As many would agree, Zimbabwe is not only moving towards an anti-colonial path, but it is showing signs that it has adopted the de-colonial trajectory in terms of its economic, social and political inclinations.

But the de-colonial process is not an easy one. 

Decolonisation is as violent as colonialism for it seeks to separate the mind of the colonised from that of the coloniser whose relationship was forged through subjugation and force.

Where anti-colonialism was achieved through “progressive violence” as noted by Frantz Fanon, de-colonialism is more ideological and non-violent. 

But the social effects of colonialism and its violence are what we also see in the opposition body politic in Zimbabwe today through the adoption of a militaristic nature of politics which works as compensation on the lingering desire to maintain the colonised-coloniser relationship. 
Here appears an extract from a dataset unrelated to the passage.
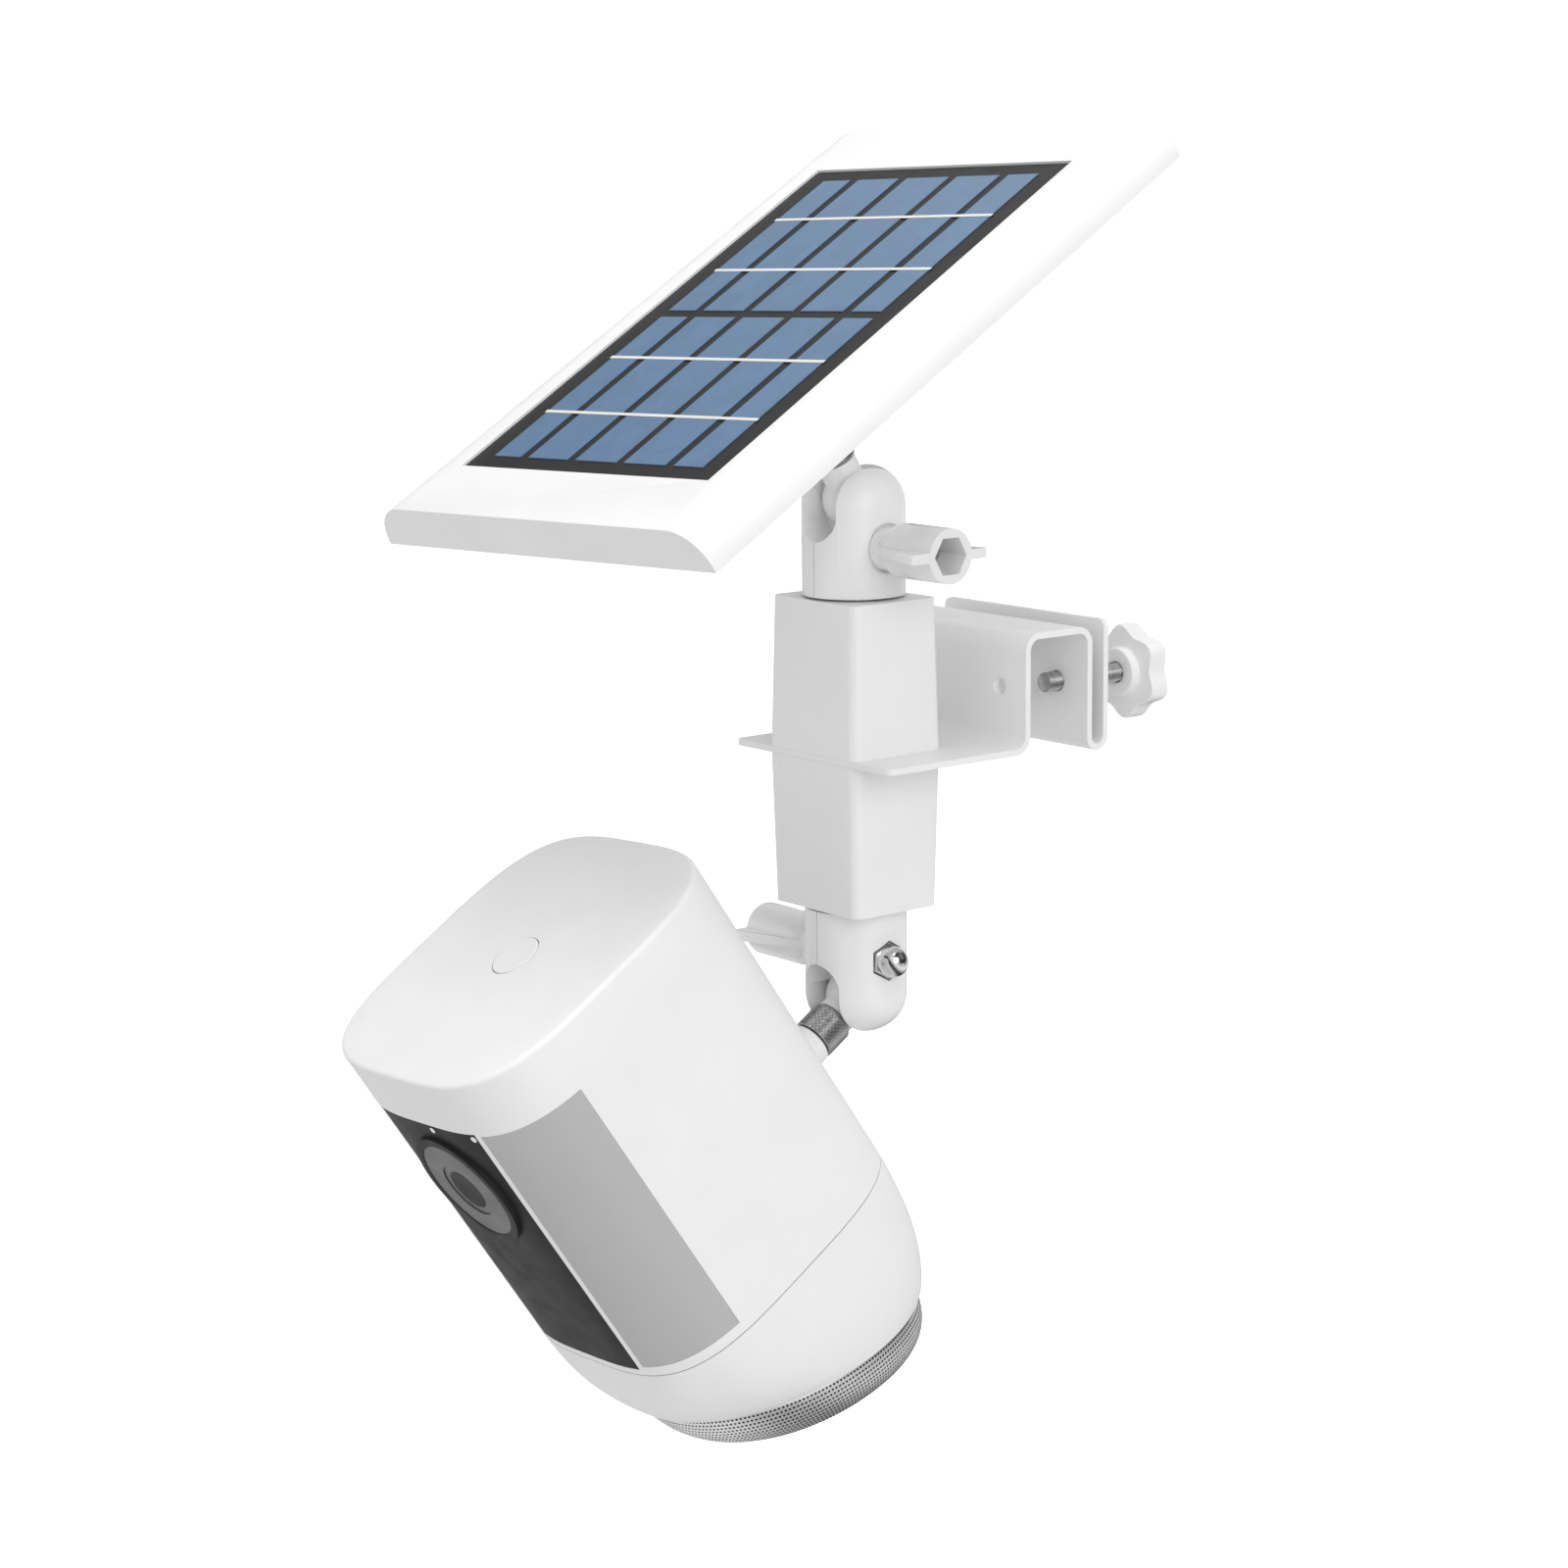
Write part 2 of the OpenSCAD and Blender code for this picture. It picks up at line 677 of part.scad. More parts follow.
module lens_glass() {
  color([0.45, 0.45, 0.45]) camera_place() translate([0, -body_d/2 + 0.1 - bezel_out + 2.55, -lens_drop])
    rotate([90, 0, 0]) cylinder(h = 1.6, r = lens_r);
}

module lens_barrel() {
  color(black) camera_place() translate([0, -body_d/2 + 1.2, -lens_drop]) rotate([90, 0, 0]) {
    translate([0, 0, -22]) cylinder(h = 12, r = 9);
    translate([0, 0, -10 - eps]) cylinder(h = 9, r = 7);
  }
}

module sensor_board() {
  color(board_green) camera_place() translate([0, -body_d/2 + 24.5, -lens_drop]) rotate([90, 0, 0])
    linear_extrude(1.2) square([30, 26], center = true);
}

module main_board() {
  color(board_green) camera_place() translate([0, -body_d/2 + 30, -46]) rotate([90, 0, 0]) {
    linear_extrude(1.6) square([58, 74], center = true);
    for (p = [[-12, 14, 12], [10, 10, 14], [-8, -14, 10], [14, -18, 8]])
      translate([p[0], p[1], 1.6]) linear_extrude(1.4) square(p[2], center = true);
  }
}

module light_diffuser(side) {
  color([0.73, 0.73, 0.73]) camera_place() intersection() {
    pane(0.1);
    light_opening(side, -pane_gap);
  }
}

module left_light_diffuser() { light_diffuser(-1); }
module right_light_diffuser() { light_diffuser(1); }

module led_board(side) {
  camera_place() translate([side*27, -24, -light_top - light_h/2]) rotate([0, 0, side*38]) {
    color(board_green) cube([12, 1.2, 62], center = true);
    color([0.95, 0.90, 0.55]) for (i = [-3:3]) translate([0, -1, i*8.4]) cube([3.5, 0.9, 3.5], center = true);
  }
}

module left_led_board() { led_board(-1); }
module right_led_board() { led_board(1); }

module motion_sensor() {
  color([0.60, 0.60, 0.60]) camera_place() translate([0, -body_d/2 + 3.5, -72]) rotate([90, 0, 0]) {
    translate([0, 0, -6]) cylinder(h = 4, r = 4.6);
    translate([0, 0, -2 - eps]) cylinder(h = 2.5, r = 8);
  }
}

// Two dots on the window, each square to its curved face
module status_lights() {
  inset = 0.1;
  w = body_w/2 - inset;
  d = body_d/2 - inset;
  color([0.95, 0.95, 0.95]) camera_place() for (x = [2.7, 19])
    let (fall = 1 - pow(x/w, body_n), slope = d/w*pow(x/w, body_n - 1)*pow(fall, 1/body_n - 1))
      translate([x, -d*pow(fall, 1/body_n), -window_top - 2.4]) rotate([90, 0, atan(slope)])
        translate([0, 0, 0.03]) cylinder(h = 0.2, r = 0.8);
}

module setup_button() {
  color(white) camera_place() {
    translate([0, 0, -4.9]) cylinder(h = 5.1, r = button_r);
    translate([0, 0, -4.9]) cylinder(h = 1.7, r = button_r + 1.4);
  }
}

// Pack that stands in the back half and slides out through the bottom
module battery_pack() {
  color(black) camera_place() translate([0, 20, -100]) {
    linear_extrude(82) {
      square([38, 24], center = true);
      for (x = [-1, 1]) translate([x*19, 0]) circle(12);
    }
  }
}

module battery_cap() {
  rings = 10;
  color(white) camera_place() difference() {
    loft([for (i = [rings:-1:0]) cap_ring(i/rings, 0)]);
    loft(concat([for (i = [rings:-1:1]) [for (p = cap_ring(i/rings, wall)) [p[0], p[1], p[2] + 2.2*i/rings]]],
      [[for (p = cap_ring(0, wall)) [p[0], p[1], p[2] + 1]]]));
    speaker_place() translate([0, 0, -2]) cylinder(h = 8, r = 14);
    translate([0, 0, -housing_h - 12]) rotate([-90, 0, 0]) cylinder(h = body_d, r = 1.3);
  }
}

// On the slanted end wall of the cap, facing down through the grille
module speaker_place() {
  translate([0, speaker_y, -cap_end - cap_slope*speaker_y]) rotate([-atan(cap_slope), 0, 0]) children();
}

module speaker_grille() {
  rings = 6;
  color([0.8, 0.8, 0.8]) camera_place() difference() {
    loft([for (i = [rings:-1:0]) grille_ring(90*i/rings, 0)]);
    loft(concat([for (i = [rings:-1:1]) [for (p = grille_ring(90*i/rings, 1.2)) [p[0], p[1], p[2] + 1.2]]],
      [[for (p = grille_ring(0, 1.2)) [p[0], p[1], p[2] + 2]]]));
  }
}

module speaker() {
  color(black) camera_place() speaker_place() {
    translate([0, 0, 0.8]) cylinder(h = 1.6, r = 13.6);
    translate([0, 0, 2.3]) cylinder(h = 1.4, r = 16);
    translate([0, 0, 3.7 - eps]) cylinder(h = 5, r = 8);
  }
}

module power_inlet() {
  color(black) camera_place() translate([0, body_d/2 + 0.6, -boss_drop + 24]) rotate([90, 0, 0])
    tube(9, 4, 1.6);
}

module cap_screw() {
  color(steel) camera_place() translate([0, body_d/2 + 0.8, -housing_h - 12]) rotate([90, 0, 0]) {
    cylinder(h = 1.2, r = 2.6);
    cylinder(h = 6, r = 1.25);
  }
}

gutter_bracket();
upper_block();
lower_block();
tie_stud();
upper_swivel_stud();
lower_swivel_stud();
upper_washer();
lower_washer();
upper_socket_knob_half();
upper_socket_nut_half();
lower_socket_knob_half();
lower_socket_nut_half();
upper_clamp_bolt();
lower_clamp_bolt();
upper_wing_knob();
lower_wing_knob();
upper_acorn_nut();
lower_acorn_nut();
upper_ball_stem();
lower_ball_stem();
upper_lock_nut();
lower_lock_nut();
left_side_screw();
right_side_screw();
left_star_knob();
right_star_knob();
panel_frame();
panel_back_cover();
junction_box();
panel_insert();
panel_backing();
solar_cells();
bus_ribbons();
charge_board();
cable_gland();
panel_screws();
camera_housing();
mount_boss();
boss_insert();
front_window();
lens_bezel();
lens_glass();
lens_barrel();
sensor_board();
main_board();
left_light_diffuser();
right_light_diffuser();
left_led_board();
right_led_board();
motion_sensor();
status_lights();
setup_button();
battery_pack();
battery_cap();
speaker();
speaker_grille();
power_inlet();
cap_screw();
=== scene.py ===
"""Solar-powered security camera on a gutter bracket: finishes, moulded shells and small hardware."""
import json
import math

import bmesh
import bpy
from bpy.props import FloatProperty, FloatVectorProperty, IntProperty, PointerProperty
from mathutils import Matrix, Vector

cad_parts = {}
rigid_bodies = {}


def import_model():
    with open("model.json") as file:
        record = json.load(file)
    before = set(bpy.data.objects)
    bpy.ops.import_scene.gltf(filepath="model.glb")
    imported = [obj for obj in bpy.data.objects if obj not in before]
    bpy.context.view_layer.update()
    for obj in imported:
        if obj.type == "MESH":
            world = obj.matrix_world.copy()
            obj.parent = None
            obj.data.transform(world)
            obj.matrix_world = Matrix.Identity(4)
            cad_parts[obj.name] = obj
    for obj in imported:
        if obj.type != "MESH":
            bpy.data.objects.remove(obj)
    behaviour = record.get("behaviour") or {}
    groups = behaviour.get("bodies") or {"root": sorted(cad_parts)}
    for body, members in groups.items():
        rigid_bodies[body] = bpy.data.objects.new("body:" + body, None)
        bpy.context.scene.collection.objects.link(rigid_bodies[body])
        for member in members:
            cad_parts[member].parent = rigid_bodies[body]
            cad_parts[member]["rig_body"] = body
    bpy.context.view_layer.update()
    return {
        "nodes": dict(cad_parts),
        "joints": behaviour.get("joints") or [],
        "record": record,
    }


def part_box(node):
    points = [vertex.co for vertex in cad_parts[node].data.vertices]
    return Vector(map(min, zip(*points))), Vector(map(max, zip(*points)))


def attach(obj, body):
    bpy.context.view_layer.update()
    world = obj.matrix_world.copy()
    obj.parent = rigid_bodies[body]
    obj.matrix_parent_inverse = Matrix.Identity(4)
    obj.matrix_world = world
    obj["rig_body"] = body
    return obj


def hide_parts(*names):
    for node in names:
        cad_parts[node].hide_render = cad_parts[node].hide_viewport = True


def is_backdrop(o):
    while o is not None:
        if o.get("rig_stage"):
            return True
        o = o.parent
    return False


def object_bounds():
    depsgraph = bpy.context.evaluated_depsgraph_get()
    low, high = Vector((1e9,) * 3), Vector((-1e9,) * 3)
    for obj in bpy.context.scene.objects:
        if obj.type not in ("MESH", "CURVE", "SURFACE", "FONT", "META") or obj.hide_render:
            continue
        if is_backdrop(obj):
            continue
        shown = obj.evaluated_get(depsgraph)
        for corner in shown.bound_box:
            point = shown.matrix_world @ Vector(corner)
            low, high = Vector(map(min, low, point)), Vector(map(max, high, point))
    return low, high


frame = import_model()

bl_info = {
    "name": "Solar Security Camera",
    "version": (1, 0, 0),
    "blender": (4, 5, 0),
    "location": "3D View > Sidebar > Solar Camera",
    "description": "Builds the finished pieces of a solar-powered security camera around its frame",
    "category": "Add Mesh",
}

MM = 0.001
NODES = frame["nodes"]
JOINTS = {joint["name"]: joint for joint in frame["joints"]}


# ---- places on the object ----

def basis(x, y, z, origin=(0, 0, 0)):
    """A matrix whose columns are three directions and a place."""
    matrix = Matrix((x, y, z)).transposed().to_4x4()
    matrix.translation = Vector(origin)
    return matrix


def extent(node, matrix):
    """Lowest and highest corner of a CAD node, measured in a frame of its own."""
    inverse = matrix.inverted()
    points = [inverse @ v.co for v in NODES[node].data.vertices]
    low = Vector([min(p[i] for p in points) for i in range(3)])
    high = Vector([max(p[i] for p in points) for i in range(3)])
    return low, high


def camera_frame():
    """Origin at the middle of the camera's top face, +Z up the body, -Y out of the lens."""
    z = -Vector(JOINTS["cap_pull"]["axis"])
    y = -Vector(JOINTS["camera_turn"]["axis"])
    turned = basis(y.cross(z), y, z)
    low, high = extent("camera_housing", turned)
    return basis(y.cross(z), y, z, turned @ Vector(((low.x + high.x)/2, (low.y + high.y)/2, high.z)))


def stem_frame(joint):
    """Origin at the ball, +Z along the stem, X across it."""
    x = Vector((1, 0, 0))
    z = Vector(JOINTS[joint]["axis"])
    return basis(x, z.cross(x), z, JOINTS[joint]["pos_m"])


PANEL_TURN = math.radians(3.2)
CAMERA = camera_frame()
UPPER_STEM = stem_frame("panel_turn")
LOWER_STEM = stem_frame("camera_turn")
PANEL = UPPER_STEM @ Matrix.Rotation(PANEL_TURN, 4, "Z")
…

Such behaviour goes deep and takes longer to eradicate.

Because of the penchant to create violence which the US has noticed in the opposition through some politicised civic society organisations, it should be made clear that such organisations are going to be paid to create problems for Zimbabwe’s reputation ahead of the 2023 elections.

There are states that will want to interfere directly in Zimbabwe’s elections and indirectly through civic society members. 

Tired of protest democracy

When President Mnangagwa started his term, the opposition had more to say about protest than it had to contribute in terms of ideas. 

Politicians in the mould of Elias Mudzuri got embarrassed for doing their national duty through meeting President Mnangagwa at State House. 

Where President Mnangagwa made a State of the Nation Address (SONA), the opposition did what they termed “Hope for the Nation Address” (HONA). 

Hashtags and social media movements became the rallying point for the opposition’s latitude in thought. 

The biggest negation of this kind of politics is that the desire for protest democracy has now died and the reality is that the opposition cannot provide any alternative to Zanu PF. 

The opposition, with its nature and kind of approach that is less of ideas and more of radicalised emptiness of thought, has to think thoroughly on whether it stands a chance to defeat Zanu PF.

What is to be done?

As long as the opposition does not think of formulating ideas that challenge Zanu PF in the framework of Zimbabwe’s circumstances, theirs will remain an illegitimate quest and wish to lead Zimbabwe.

The essence of an African renaissance and reawakening is to come up with new ideas that speak Africanness and challenge the “westoxification” of the national political space by ideas that do not relate to our history.

For those in the opposition ranks, now can be the time to cultivate and recalibrate their western inclined-thoughts with paths for decolonisation for them to challenge Western “universalism” like what Presidents Geingob and Tshisekedi did.

The emerging African movement of straight-talking leaders who are no longer ready to listen to the old lectures by Western leaders that take African leadership for granted should be emulated. 

Africa has to take up this discussion on how it plans to evaluate these discussions and come up with common positions that are new paths from Western thinking.